**Given instruction**
Below are some records. Pull every line that contains the word "imports".

— start The data —

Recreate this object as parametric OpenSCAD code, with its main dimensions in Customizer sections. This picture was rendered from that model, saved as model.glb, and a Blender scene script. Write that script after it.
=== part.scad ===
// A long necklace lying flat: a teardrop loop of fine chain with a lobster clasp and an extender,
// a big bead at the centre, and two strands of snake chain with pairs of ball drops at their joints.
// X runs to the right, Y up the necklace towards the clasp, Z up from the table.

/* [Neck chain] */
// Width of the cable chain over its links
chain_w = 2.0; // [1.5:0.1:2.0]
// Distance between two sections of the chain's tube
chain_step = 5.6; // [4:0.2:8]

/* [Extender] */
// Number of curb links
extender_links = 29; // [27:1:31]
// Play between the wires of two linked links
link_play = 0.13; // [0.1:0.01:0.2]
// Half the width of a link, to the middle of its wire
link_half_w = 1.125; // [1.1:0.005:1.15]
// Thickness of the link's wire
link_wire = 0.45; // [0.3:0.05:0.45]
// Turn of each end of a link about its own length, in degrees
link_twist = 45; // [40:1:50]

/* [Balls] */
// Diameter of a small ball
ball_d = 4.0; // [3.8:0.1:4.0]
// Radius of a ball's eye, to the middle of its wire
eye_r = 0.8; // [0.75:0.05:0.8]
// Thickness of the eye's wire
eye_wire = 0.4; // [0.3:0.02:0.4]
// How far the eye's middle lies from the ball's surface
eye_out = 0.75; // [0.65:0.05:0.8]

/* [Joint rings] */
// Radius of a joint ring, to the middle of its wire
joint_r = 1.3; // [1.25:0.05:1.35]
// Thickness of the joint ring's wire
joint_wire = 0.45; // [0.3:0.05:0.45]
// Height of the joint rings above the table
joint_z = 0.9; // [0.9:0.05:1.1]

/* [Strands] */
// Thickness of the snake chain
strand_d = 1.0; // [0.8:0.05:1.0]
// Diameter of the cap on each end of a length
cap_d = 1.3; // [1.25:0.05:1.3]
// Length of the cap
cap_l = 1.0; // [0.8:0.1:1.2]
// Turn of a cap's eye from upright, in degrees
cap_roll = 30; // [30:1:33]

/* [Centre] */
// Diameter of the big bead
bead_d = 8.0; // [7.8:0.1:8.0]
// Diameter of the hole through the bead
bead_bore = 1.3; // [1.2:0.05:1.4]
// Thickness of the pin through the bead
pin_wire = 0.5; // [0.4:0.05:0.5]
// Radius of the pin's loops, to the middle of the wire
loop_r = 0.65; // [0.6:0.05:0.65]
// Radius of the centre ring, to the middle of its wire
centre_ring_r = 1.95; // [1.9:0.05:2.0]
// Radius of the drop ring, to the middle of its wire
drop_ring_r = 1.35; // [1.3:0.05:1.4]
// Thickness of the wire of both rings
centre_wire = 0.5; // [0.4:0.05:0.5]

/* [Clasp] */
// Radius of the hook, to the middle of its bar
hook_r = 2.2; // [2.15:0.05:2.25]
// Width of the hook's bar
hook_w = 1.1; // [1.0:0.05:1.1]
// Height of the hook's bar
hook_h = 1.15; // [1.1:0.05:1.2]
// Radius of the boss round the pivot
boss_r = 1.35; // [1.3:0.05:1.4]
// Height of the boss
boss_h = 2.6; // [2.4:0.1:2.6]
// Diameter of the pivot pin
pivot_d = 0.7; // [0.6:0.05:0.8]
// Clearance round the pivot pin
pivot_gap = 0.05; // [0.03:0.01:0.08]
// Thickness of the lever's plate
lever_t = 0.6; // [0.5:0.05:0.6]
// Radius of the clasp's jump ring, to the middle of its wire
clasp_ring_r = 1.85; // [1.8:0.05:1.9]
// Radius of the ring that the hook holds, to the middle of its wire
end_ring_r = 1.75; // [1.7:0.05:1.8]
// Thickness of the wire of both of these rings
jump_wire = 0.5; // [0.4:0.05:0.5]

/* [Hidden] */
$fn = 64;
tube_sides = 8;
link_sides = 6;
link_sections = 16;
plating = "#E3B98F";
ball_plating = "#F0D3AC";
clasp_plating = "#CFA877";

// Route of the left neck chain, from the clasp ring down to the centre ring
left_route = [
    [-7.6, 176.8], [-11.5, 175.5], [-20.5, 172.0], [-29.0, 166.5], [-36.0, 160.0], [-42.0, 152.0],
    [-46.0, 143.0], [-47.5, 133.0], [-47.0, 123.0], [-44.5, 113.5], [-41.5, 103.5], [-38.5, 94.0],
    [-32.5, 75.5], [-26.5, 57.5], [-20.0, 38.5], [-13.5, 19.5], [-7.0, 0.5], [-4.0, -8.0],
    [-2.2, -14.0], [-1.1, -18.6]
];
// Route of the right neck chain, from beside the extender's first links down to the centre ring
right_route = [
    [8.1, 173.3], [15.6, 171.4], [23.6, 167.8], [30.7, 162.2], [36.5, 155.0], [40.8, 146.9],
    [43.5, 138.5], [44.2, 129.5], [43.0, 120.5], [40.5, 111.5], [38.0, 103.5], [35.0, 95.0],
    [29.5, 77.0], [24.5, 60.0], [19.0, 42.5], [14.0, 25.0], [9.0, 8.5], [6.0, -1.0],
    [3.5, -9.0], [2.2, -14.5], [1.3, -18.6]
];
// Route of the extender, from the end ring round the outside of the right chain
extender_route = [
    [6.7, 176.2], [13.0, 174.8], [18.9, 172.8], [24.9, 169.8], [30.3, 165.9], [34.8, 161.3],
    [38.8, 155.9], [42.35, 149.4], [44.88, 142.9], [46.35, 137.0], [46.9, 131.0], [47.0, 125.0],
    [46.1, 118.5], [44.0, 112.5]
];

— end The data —
— start The data —

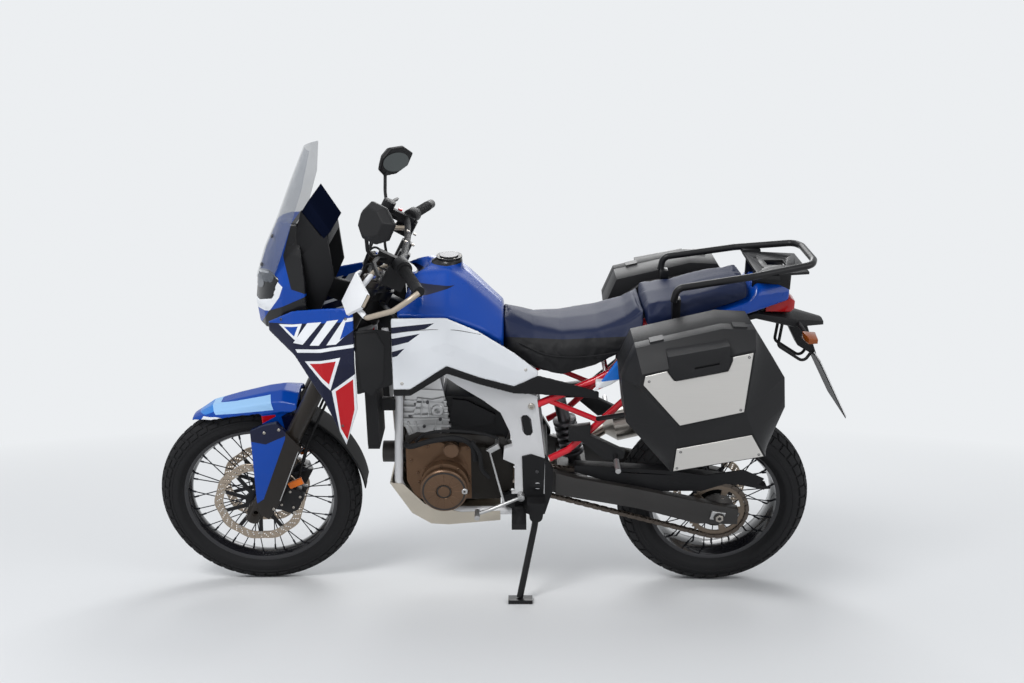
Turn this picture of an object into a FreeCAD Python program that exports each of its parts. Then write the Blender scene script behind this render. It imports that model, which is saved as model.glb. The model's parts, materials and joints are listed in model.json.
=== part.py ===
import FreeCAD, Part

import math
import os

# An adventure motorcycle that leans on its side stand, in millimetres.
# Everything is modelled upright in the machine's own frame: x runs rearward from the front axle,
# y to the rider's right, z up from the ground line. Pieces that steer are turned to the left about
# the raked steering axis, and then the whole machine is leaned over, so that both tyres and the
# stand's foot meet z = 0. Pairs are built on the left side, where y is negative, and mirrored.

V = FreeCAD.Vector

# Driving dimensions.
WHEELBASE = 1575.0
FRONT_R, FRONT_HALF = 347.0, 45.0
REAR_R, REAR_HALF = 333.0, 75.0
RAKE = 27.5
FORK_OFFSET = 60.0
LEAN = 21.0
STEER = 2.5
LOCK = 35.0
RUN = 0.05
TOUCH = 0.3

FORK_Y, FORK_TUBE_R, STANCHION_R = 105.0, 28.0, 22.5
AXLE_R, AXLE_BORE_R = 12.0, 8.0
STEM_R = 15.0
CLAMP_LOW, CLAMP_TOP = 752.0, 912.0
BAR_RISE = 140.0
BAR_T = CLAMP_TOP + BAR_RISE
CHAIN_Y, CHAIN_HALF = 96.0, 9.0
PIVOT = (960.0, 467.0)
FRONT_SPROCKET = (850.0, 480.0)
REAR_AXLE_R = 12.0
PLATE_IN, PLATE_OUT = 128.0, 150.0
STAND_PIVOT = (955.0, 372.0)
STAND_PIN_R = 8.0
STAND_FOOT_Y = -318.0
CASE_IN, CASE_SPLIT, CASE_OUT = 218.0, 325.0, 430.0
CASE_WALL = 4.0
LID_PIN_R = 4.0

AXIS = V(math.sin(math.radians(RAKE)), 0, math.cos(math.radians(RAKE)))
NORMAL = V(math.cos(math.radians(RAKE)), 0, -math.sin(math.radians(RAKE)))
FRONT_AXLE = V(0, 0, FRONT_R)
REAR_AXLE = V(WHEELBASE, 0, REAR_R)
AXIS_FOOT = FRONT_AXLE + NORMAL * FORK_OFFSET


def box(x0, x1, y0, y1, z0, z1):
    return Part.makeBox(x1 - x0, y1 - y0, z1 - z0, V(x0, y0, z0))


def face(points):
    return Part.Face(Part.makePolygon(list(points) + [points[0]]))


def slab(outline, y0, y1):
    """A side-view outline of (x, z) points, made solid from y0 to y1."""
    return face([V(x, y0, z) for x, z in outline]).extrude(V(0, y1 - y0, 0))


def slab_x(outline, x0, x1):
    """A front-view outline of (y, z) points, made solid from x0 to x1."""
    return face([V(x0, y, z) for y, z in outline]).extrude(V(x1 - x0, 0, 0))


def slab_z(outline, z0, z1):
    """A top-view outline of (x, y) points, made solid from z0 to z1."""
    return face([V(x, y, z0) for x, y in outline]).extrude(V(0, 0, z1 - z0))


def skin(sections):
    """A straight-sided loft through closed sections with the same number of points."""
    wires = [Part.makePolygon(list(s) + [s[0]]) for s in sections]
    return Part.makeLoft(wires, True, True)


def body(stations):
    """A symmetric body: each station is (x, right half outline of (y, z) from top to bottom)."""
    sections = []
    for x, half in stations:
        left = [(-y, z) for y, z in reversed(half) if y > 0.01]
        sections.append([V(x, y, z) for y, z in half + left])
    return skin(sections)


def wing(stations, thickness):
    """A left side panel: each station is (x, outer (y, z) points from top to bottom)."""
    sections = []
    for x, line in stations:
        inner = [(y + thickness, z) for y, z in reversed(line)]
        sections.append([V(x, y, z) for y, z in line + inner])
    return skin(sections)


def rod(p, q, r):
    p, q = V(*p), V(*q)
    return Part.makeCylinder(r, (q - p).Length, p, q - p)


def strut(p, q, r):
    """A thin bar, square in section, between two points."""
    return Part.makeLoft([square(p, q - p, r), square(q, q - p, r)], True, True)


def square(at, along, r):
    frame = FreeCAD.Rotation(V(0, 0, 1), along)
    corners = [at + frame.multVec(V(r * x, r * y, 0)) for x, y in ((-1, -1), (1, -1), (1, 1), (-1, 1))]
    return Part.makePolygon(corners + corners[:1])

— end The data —
— start The data —

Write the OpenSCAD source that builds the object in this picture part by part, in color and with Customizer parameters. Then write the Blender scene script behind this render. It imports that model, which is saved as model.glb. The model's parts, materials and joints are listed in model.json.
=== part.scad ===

— end The data —

**Complete output**
Turn this picture of an object into a FreeCAD Python program that exports each of its parts. Then write the Blender scene script behind this render. It imports that model, which is saved as model.glb. The model's parts, materials and joints are listed in model.json.
Write the OpenSCAD source that builds the object in this picture part by part, in color and with Customizer parameters. Then write the Blender scene script behind this render. It imports that model, which is saved as model.glb. The model's parts, materials and joints are listed in model.json.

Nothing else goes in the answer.